Strong content modeling enables:
- Faster onboarding of new channels without restructuring
- Consistent messaging across evolving digital ecosystems
- Composable architecture that supports personalization and integration
- Sustainable governance as teams and markets scale
In short, content modeling decides whether omnichannel execution remains scalable or gradually becomes operationally heavy.
On Contentful, modeling is the strategic layer that connects architecture, teams, and customer experience. When it is done right, omnichannel execution stops being reactive and becomes repeatable.
The Bottom Line
Omnichannel experiences are no longer optional for enterprises. Customers expect consistent experiences, faster updates, and seamless journeys across channels.
Contentful provides a powerful foundation to meet these expectations. But success depends on much more than just adopting a headless CMS. It requires the right implementation approach, a strong content model, and close alignment between content and development teams.
When done right, Contentful enables enterprises to move faster, engage better, and convert more across every digital touchpoint.
FAQs
- How does Contentful support omnichannel content delivery?
Contentful uses an API-first, headless architecture that allows content to be created once and delivered across multiple channels without duplication. - Why do enterprises still face omnichannel challenges after adopting Contentful?
Most challenges arise from poor content modeling, page-centric structures, and misalignment between content and development teams, not from the platform itself. - What role does content modeling play in Contentful?
Content modeling defines how content is structured, reused, and scaled.
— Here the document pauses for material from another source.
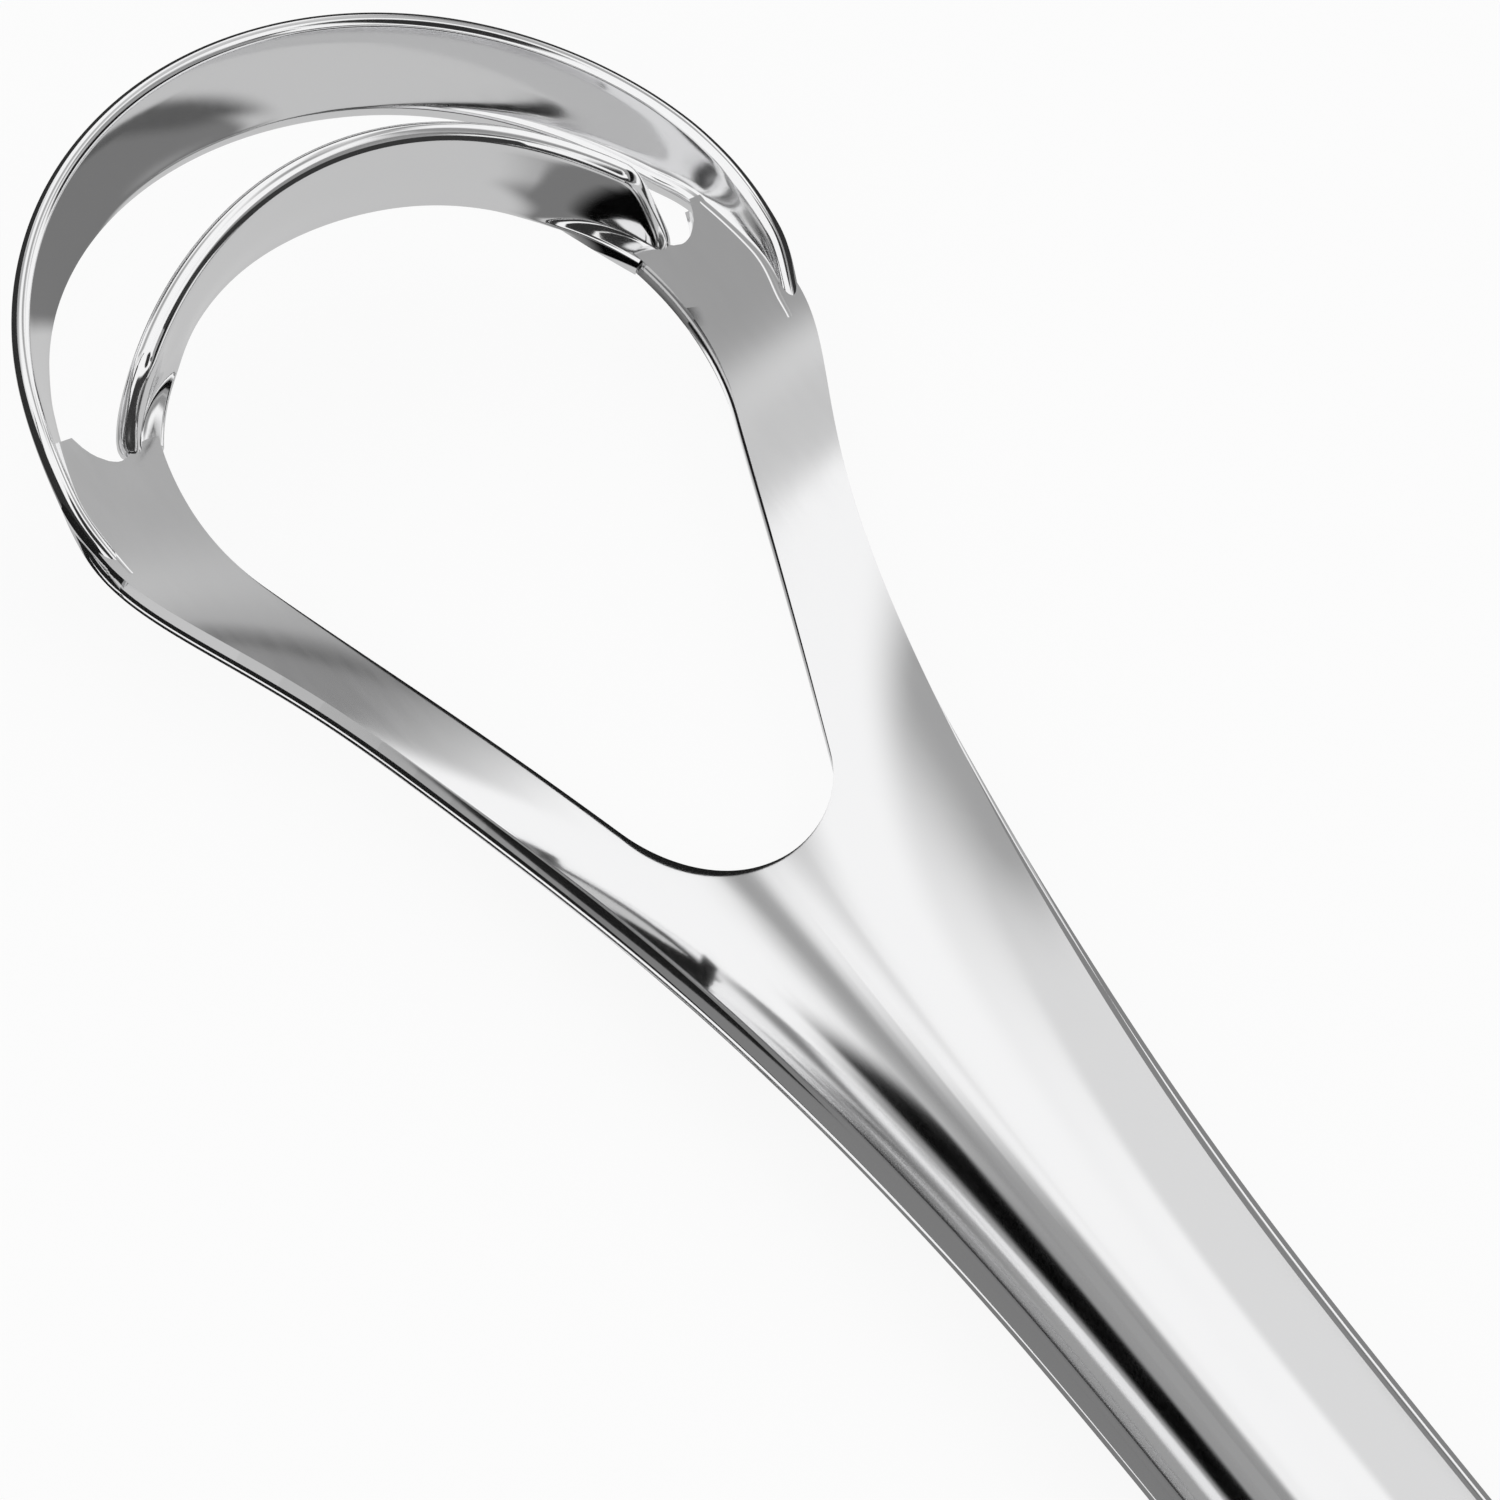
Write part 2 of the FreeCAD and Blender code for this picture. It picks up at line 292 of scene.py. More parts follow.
def arm_inner(steps):
    """Points of the opening's edge along the left arm, from its root to the start of the narrow arc."""
    start = math.acos((ROOT_X - OPENING_X) / wide)
    arc = wide * (turn - start)
    line = (OPENING_X - OPENING_TIP_X) * math.sin(lean)
    from_x = OPENING_X + wide * math.cos(turn)
    from_y = wide * math.sin(turn)
    to_x = OPENING_TIP_X + narrow * math.cos(turn)
    to_y = narrow * math.sin(turn)
    found = []
    for i in range(steps):
        run = i / steps * (arc + line)
        if run < arc:
            angle = start + run / wide
            found.append((OPENING_X + wide * math.cos(angle), wide * math.sin(angle)))
        else:
            share = (run - arc) / line
            found.append((from_x + share * (to_x - from_x), from_y + share * (to_y - from_y)))
    return found


left = arm_inner(ARM_STEPS)
tip = [(OPENING_TIP_X + narrow * math.cos(angle), narrow * math.sin(angle))
       for angle in np.linspace(turn, 2 * math.pi - turn, TIP_STEPS + 1)]
right = [(x, -y) for x, y in reversed(left)]
inner = np.array(left + tip + right)
inner_count = len(inner)
inner_x = inner[:, 0]
inner_q = across_of(inner_x, inner[:, 1])

arm_x = ROOT_X + (NECK_X - ROOT_X) * (np.arange(ARM_STEPS) / ARM_STEPS)
row_shares = np.linspace(1, -1, TIP_STEPS + 1)
outer_x = np.concatenate([arm_x, np.full(TIP_STEPS + 1, NECK_X), arm_x[::-1]])
outer_share = np.concatenate([np.ones(ARM_STEPS), row_shares, -np.ones(ARM_STEPS)])
outer_q = outer_share * (across_limit(outer_x) - EDGE_ROUND)

out_shares = np.arange(OUT_STEPS + 1)[:, None] / OUT_STEPS
grid_x = inner_x + out_shares * (outer_x - inner_x)
grid_q = inner_q + out_shares * (outer_q - inner_q)

# The arms' ends, by the length along the top from the middle: the slot's round end, and a tongue under the
# outer blade's foot
SLOT_END_Q = np.array([9.0, 10.4, 11.0, 11.4, 11.8, 12.15, 12.5, 12.74, 12.93, 14.6])
SLOT_END_X = np.array([62.3, 62.4, 62.3, 62.0, 61.9, 62.05, 62.4, 62.75, 63.4, 63.4])
SLOT_END_RUN = 4
end_share = np.clip(1 - (ROOT_X - grid_x) / SLOT_END_RUN, 0, 1) ** 2
grid_x = grid_x + end_share * (np.interp(np.abs(grid_q), SLOT_END_Q, SLOT_END_X) - ROOT_X)

# Rows of the handle, with the round end
end_centre = END_X + END_RADIUS
swing = np.linspace(math.acos(GRIP_HALF / END_RADIUS), END_TURN, END_STEPS)
rows = np.concatenate([np.linspace(NECK_X, end_centre, HANDLE_STEPS)[1:-1],
                       end_centre + (EDGE_ROUND - END_RADIUS) * np.sin(swing)])
row_x = []
row_q = []
for x in rows:
    limit = across_limit(x) - EDGE_ROUND
    if x < end_centre:
        reach = math.sqrt(max((END_RADIUS - EDGE_ROUND) ** 2 - (x - end_centre) ** 2, 0))
        limit = min(limit, float(across_of(x, np.array(reach))))
    row_x.append(np.full(TIP_STEPS + 1, x))
    row_q.append(row_shares * limit)

all_x = np.concatenate([grid_x.ravel(), *row_x])
all_q = np.concatenate([grid_q.ravel(), *row_q])
top = on_top(all_x, all_q)
normals = top_normal(all_x, all_q)
bottom = top - normals * THICKNESS


def head_at(step, i):
    """Number of the point that is step places out from point i of the opening's edge."""
    return step * inner_count + i


def row_at(k, j):
    """Number of point j in the handle's row k, where row -1 is the neck line."""
    if k < 0:
        return head_at(OUT_STEPS, ARM_STEPS + j)
    return grid_x.size + k * (TIP_STEPS + 1) + j


quads = []
for step in range(OUT_STEPS):
    for i in range(inner_count - 1):
        n = i + 1
        quads.append((head_at(step, i), head_at(step, n), head_at(step + 1, n), head_at(step + 1, i)))
for k in range(len(rows)):
    for j in range(TIP_STEPS):
        quads.append((row_at(k - 1, j), row_at(k - 1, j + 1), row_at(k, j + 1), row_at(k, j)))

# Points round the whole outline: the opening, the right arm, the handle and the left arm
loop = [head_at(0, i) for i in range(inner_count)]
loop += [head_at(step, inner_count - 1) for step in range(1, OUT_STEPS + 1)]
loop += [head_at(OUT_STEPS, i) for i in range(inner_count - 2, inner_count - ARM_STEPS - 1, -1)]
loop += [row_at(k, TIP_STEPS) for k in range(-1, len(rows))]
loop += [row_at(len(rows) - 1, j) for j in range(TIP_STEPS - 1, -1, -1)]
loop += [row_at(k, 0) for k in range(len(rows) - 2, -2, -1)]
loop += [head_at(OUT_STEPS, i) for i in range(ARM_STEPS - 1, -1, -1)]
loop += [head_at(step, 0) for step in range(OUT_STEPS - 1, 0, -1)]


def edge_profile(steps):
    """(outwards, down) pairs round a sheet edge with two rounded corners."""
    turns = np.linspace(0, math.pi / 2, steps + 1)
    upper = [(EDGE_ROUND * math.sin(a), EDGE_ROUND * (1 - math.cos(a))) for a in turns]
    lower = [(EDGE_ROUND * math.cos(a), THICKNESS - EDGE_ROUND + EDGE_ROUND * math.sin(a)) for a in turns]
    return upper + lower


def ring_faces(first, second):
    """Faces between two closed rings with as many points each."""
    found = []
    for i in range(len(first)):
        n = (i + 1) % len(first)
        found.append((first[i], first[n], second[n], second[i]))
    return found


ring = top[loop]
ring_normal = normals[loop]
along = unit(np.roll(ring, -1, axis=0) - np.roll(ring, 1, axis=0))
outward = unit(np.cross(along, ring_normal))
points = [top, bottom]
faces = [tuple(reversed(q)) for q in quads] + [tuple(len(top) + i for i in q) for q in quads]
next_point = 2 * len(top)
previous = loop
for out, down in edge_profile(EDGE_STEPS)[1:-1]:
    points.append(ring + outward * out - ring_normal * down)
    current = list(range(next_point, next_point + len(loop)))
    next_point += len(loop)
    faces += ring_faces(previous, current)
    previous = current
faces += ring_faces(previous, [len(top) + i for i in loop])
add_piece("handle_and_frame", np.concatenate(points), faces, ["handle", "head_frame"])


# Walls
WALL_STEPS = 20
WALL_ROUND_STEPS = 6
WALL_NORMAL_STEP = 0.002


def wall_normals(surface, along, up):
    """Unit normals of surface(along, up) by small differences."""
    run = surface(along + WALL_NORMAL_STEP, up) - surface(along - WALL_NORMAL_STEP, up)
    climb = surface(along, up + WALL_NORMAL_STEP) - surface(along, up - WALL_NORMAL_STEP)
    return -unit(np.cross(run, climb))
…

It is critical for consistency, speed, and omnichannel success. - Can Contentful help improve time to market?
Yes. By enabling parallel workflows and reusable content, Contentful helps enterprises launch updates and campaigns faster across channels. - Is Contentful suitable for large, global enterprises?
Yes. Contentful supports localization, governance, and scalable architectures required by enterprises operating across regions and platforms.